ああそうだ、仏さまたちに、友人の魂をやすらかにと祈るのを忘れてた…。
そんなだから鈍ってるのはっきり自覚してるのに、さらに清水寺へ行った。
ぼんやーりと曇った遠景を見下ろした。高い場所だなあ、魂ってこういうところを中継点にして
お空に飛んでいくのかしら、と思ったくらいだった。ぼけぼけしていて、あまり記憶にない。
あっというまにお通夜の時間になった。
わたしは結局、「せりふ」を言うことしかできなかった。
きちんと友人に、わたしなりにお別れをできたのは、つい先日のことだった。


さて、ここで世田谷美術館に着地する。
お別れを受け入れた後のわたしは、こうして白洲正子さんの文章と展示物を交互にみながら
(そう、まるで本のさしこみ写真の実物が目の前にある、という構成だからとても面白い。)
那智の滝にぜひ行ってみたい!とか、天河神社世阿弥の能面が3つもある!超すごい!とたのしんでいて
不意うちで、ぽーんと、あの日京都でわたしが本当に必要だったもの、に出会った。
ああ、これだ。あのとき(決して京都で出会うことはないのだけど)これを見ていたら
きっと「せりふ」でなく、言えたかもしれない。
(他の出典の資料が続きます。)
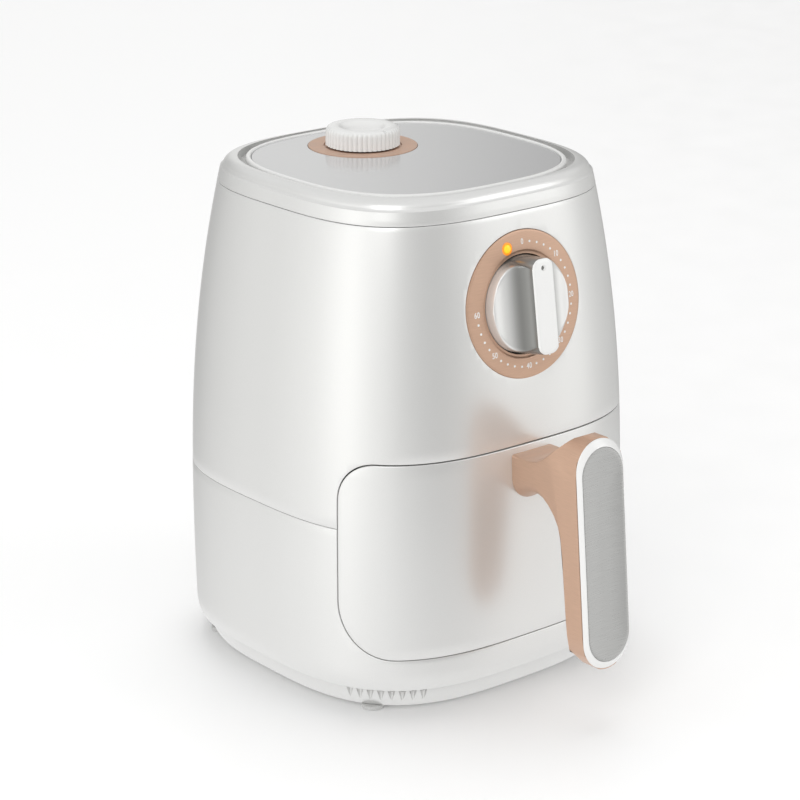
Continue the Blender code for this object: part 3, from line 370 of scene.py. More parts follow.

ああ、これだ、これだ!わたしが求めていたもの。
やすらかに、を形にしたもの。まだ飛びたてほやほやで、迷っていたかもしれないかれの魂に
しっかり、ほほえんでいた者。


世田谷で、わたしの目の前で、円空さんの三十三観音像がほほえんでいました。
うわあ、なんてこと…。心の底からうれしかった。それしか言い表せない。
その観音像たちを前に、心のなかで手をあわせて「やすらかに」と言うことは、もう必要のない。
観音像たちは『やすらかですよ。』ニコ・ニコっとわたしに語りかけてきた。
このほほえみのなかにかれがいるのかもしれないし、違うかもしれない。けれど
わたしは『そっか。よかった。』とこっそりニコっと。
こっそりしたつもりがウインドウに映ったわたしの顔は超にやけていて、ふと顔をあげたら
すぐそばにいたおばあさんも、観音像たちを見てにまにまと笑い顔になっていた。
円空さんは、なにを彫ったんだろう。とゆかいに思った。